La semaine dernière, une jeune femme en visite au château de Versailles avec des amis a été prise à partie par un agent de sécurité au moment où elle leur expliquait une œuvre.
Un visiteur regarde un portrait du roi Louis XVI exposé dans le cadre de l'exposition «visiteurs de Versailles», à Versailles, le 19 octobre 2017. (Photo Ludovic Marin. AFP)
publié le 3 novembre 2017 à 11h27

Twitter nous a mis la puce à l'oreille. Vendredi dernier, une dénommée Marie-Noëlle Grison fait part de son mécontentement sur la Toile. Le litige ? S'être fait interpeller la veille par «un garde» lors d'une visite au château de Versailles au moment même où elle expliquait «le concept de la marqueterie Boulle à trois amis américains», indique-t-elle sur le réseau social, avant d'être, non pas expulsée, mais invitée à changer de salle.

Bien que Marie-Noëlle Grison soit historienne de l'art, elle y déambule comme une visiteuse lambda, non comme guide. De quoi s'interroger: «Est-ce vraiment interdit de parler d'art devant des amis ou des proches ?» «C'est un malentendu, nous précise la communication du château de Versailles, qui a présenté ses excuses à la jeune femme sur Twitter. L'agent a interprété son attitude comme un guide professionnel rémunéré "au black".» Avant de rassurer, en bon communicant : «Si vous venez visiter Versailles et si vous connaissez des choses, vous pouvez bien entendu le partager.»

Que prévoit le règlement ?

Pour éviter toute forme de concurrence déloyale, Versailles semble aux aguets. «Notre but est de protéger les guides», argue le château. D'ailleurs, les concernant, que préconise en substance le règlement ? A Versailles, l'article 23 édicte : «L'exercice du droit de parole est soumis à l'obtention préalable d'une réservation ou d'une autorisation de la présidente de l'Etablissement. Les membres du personnel de surveillance veillent au respect de ces prescriptions. Le cas échéant, ils sont habilités à interdire le commentaire, en cas de forte affluence et pour assurer la sécurité des visiteurs.»

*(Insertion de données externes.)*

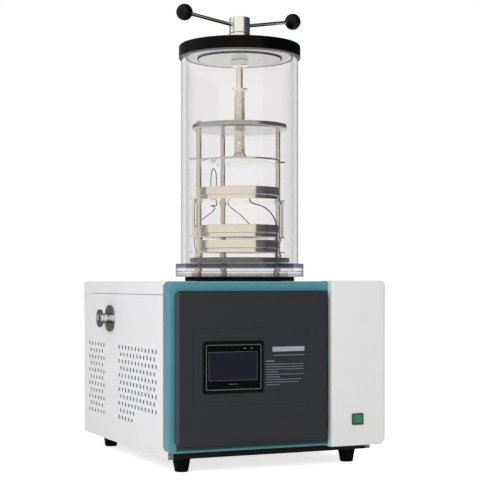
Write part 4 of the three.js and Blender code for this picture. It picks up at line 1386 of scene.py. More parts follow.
@dataclass
class TouchScreen(SubAssembly):
    """The touch screen: housing, bright rim, black glass and the dark display behind it."""

    corner: float = 0.005
    pane_corner: float = 0.003
    opening_corner: float = 0.0018
    ease: float = 0.0012
    edge: float = 0.0001
    pocket: float = 0.0015
    rim_width: float = 0.0016
    rim_rise: float = 0.0002
    layer: float = 0.001  # depth to which the rim and the glass go
    glass: float = 0.0001  # depth at which the glass starts, and its gap to the rim
    display: Rect = Rect(0.0069, -0.0099, 0.0201, -0.0155)  # its sides from those of the glass
    display_edge: float = 0.0007
    shallow: tuple[float, float, float] = (0.00002, 0.00004, 0.00005)  # display, marks, line
    status: tuple[Point, ...] = ((-0.0280, 0.0073), (-0.0119, 0.0073))  # from its upper right corner
    status_size: Point = (0.0030, 0.0012)
    foot_drop: float = 0.0082  # from the display down to the bar under it
    foot_size: Point = (0.0200, 0.0010)

    @staticmethod
    def slab(name: str, outline: list[Point], start: float, end: float, edge: float = 0.0) -> Piece:
        """A flat piece, or a tool, at a depth behind the screen's face.

        Args:
            name: Its name.
            outline: Its outline in front view.
            start: Where it starts.
            end: Where it ends.
            edge: Ease of its edges.

        Returns:
            The piece.
        """
        front = Place.of("screen_bezel").low.y
        return prism(name, outline, front + start, front + end, Axis.Y, edge)

    def build(self) -> None:
        """Makes the housing, the rim, the glass and what shows behind it."""
        place, pane = Place.of("screen_bezel"), Place.of("screen_glass").front
        bezel = self.slab("screen_housing", place.front.outline(self.corner), 0.0, place.size.y, self.ease)
        pocket = self.slab("pocket", pane.inset(-GAP).outline(self.pane_corner), -RUN, self.pocket)
        dress(cut(bezel, [pocket]), BLACK_PLASTIC, Body.ROOT, "screen_bezel")
        outline = pane.outline(self.pane_corner)
        rim = self.slab("screen_bright_rim", outline, -self.rim_rise, self.layer, self.edge)
        opening = pane.inset(self.rim_width)
        hole = self.slab("rim_hole", opening.outline(self.opening_corner), -self.layer, 2 * self.layer)
        dress(cut(rim, [hole]), SCREEN_RIM, Body.ROOT)
        clear = opening.inset(self.glass).outline(self.opening_corner - self.glass)
        glass = self.slab("screen_pane", clear, self.glass, self.layer, self.edge)
        dress(glass, SCREEN_BLACK, Body.ROOT, "screen_glass")
        self.picture(pane.moved(self.display))

    def picture(self, shown: Rect) -> None:
        """The dark display with a line round it, its status bars and the bar under it.

        Args:
            shown: The display in front view.
        """
        display, mark, line = self.shallow
        around_it = shown.inset(-self.display_edge).outline()
        dress(self.slab("display_edge", around_it, line, self.glass), SCREEN_RIM, Body.ROOT)
        dress(self.slab("display", shown.outline(), display, self.glass), SCREEN_NAVY, Body.ROOT)
        marks = []
        for x, z in self.status:
            outline = Rect.about(shown.right + x, shown.top + z, *self.status_size).outline()
            marks.append(self.slab("mark", outline, mark, self.glass))
        low = Rect.about((shown.left + shown.right) / 2, shown.bottom - self.foot_drop, *self.foot_size)
        dress(self.slab("screen_foot_mark", low.outline(), mark, self.glass), FAINT_PRINT, Body.ROOT)
        dress(joined("status_marks", marks), PRINT, Body.ROOT)


@dataclass
class PowerSwitch(SubAssembly):
    """The green rocker switch at the foot of the column."""

    rim: float = 0.002  # its thickness, width and corner radius
    edge: float = 0.0005
    wall: float = 0.0035
    floor: float = 0.0015  # thickness behind the rocker's pocket
    dip: float = 0.001
    face: float = 0.0026
    back: Point = (0.007, 0.005)  # depth and half the height of the rocker's back
    ease: float = 0.0006
    rocker_edge: float = 0.0004
    tilt: float = 7.0
    hinge_ahead: float = 0.0005

    def build(self) -> None:
        """Makes the switch's frame and its rocker."""
        place = Place.of("switch_frame")
        front, rear, rim = place.low.y, place.high.y, self.rim
        frame = prism("switch_surround", place.front.outline(rim), front, front + rim, Axis.Y, self.edge)
        block = place.front.inset(rim).outline(LEAST_CORNER)
        frame = combined(frame, prism("switch_body", block, front + rim - self.edge, rear, Axis.Y), "UNION")
        pocket = place.front.inset(self.wall)
        hollow = prism("hollow", pocket.outline(LEAST_CORNER), front - RUN, rear - self.floor, Axis.Y)
        dress(cut(frame, [hollow]), SWITCH_RIM, Body.ROOT, "switch_frame")
        half_height = (pocket.top - pocket.bottom) / 2 - SLIDE
        half_width = (pocket.right - pocket.left) / 2 - SLIDE
        depth, half_back = self.back
        section = [
            (-self.face, -half_height), (self.dip - self.face, 0), (-self.face, half_height),
            (0, half_height), (depth, half_back), (depth, -half_back), (0, -half_height),
        ]
        section = eased(section, self.ease, closed=True)
        rocker = prism("green_rocker", section, -half_width, half_width, Axis.X, self.rocker_edge)
        hinge_y = Place.of("fascia_column").low.y - self.hinge_ahead
        hinge = Vector((place.middle.x, hinge_y, place.middle.z))
        rocker.matrix_basis = Matrix.Translation(hinge) @ Matrix.Rotation(math.radians(-self.tilt), 4, "X")
        dress(rocker, SWITCH_GREEN, Body.ROCKER, "power_rocker")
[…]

Et de poursuivre : «En cas d'incident sur le site, tout guide interprète ou accompagnateur de groupe avec droit de parole, doit à la demande d'un agent de l'EPV, présenter sa carte officielle de guide ou son titre professionnel lui donnant le droit de parole, ainsi que son justificatif de réservation. A défaut de présentation de ces documents, tout guide conférencier national ou accompagnateur sera reconduit par des agents de l'EPV à la fin du parcours de visite pour une sortie définitive. En cas de récidive, une interdiction d'accès pourra être prononcée à l'encontre du contrevenant.»

«Il existe un règlement dans la plupart des musées», nous précise-t-on. Mais chacun d'entre eux le gère en interne. Cléa Richon, directrice adjointe en charge de la sous-direction de la médiation à la Réunion des musées nationaux-Grand Palais confirme : «Ce n'est pas le même document mais il est assez similaire» pour les groupes de visiteurs des galeries du Grand Palais. Le droit de la parole y est aussi réglementé, non pas sur le fond mais plutôt sur la forme. «Pour éviter que les multiples prises de parole soient dérangeantes pour le reste des personnes», clarifie-t-elle.

En revanche, difficile de savoir si les guides «frauduleux» exercent en nombre. Selon elle, «ça arrive surtout pour des groupes de moins de quatre personnes [la réservation minimum étant de 4 au Grand Palais, ndlr] ou pour des expositions à fort succès et que les créneaux pour conférenciers soient vite vendus».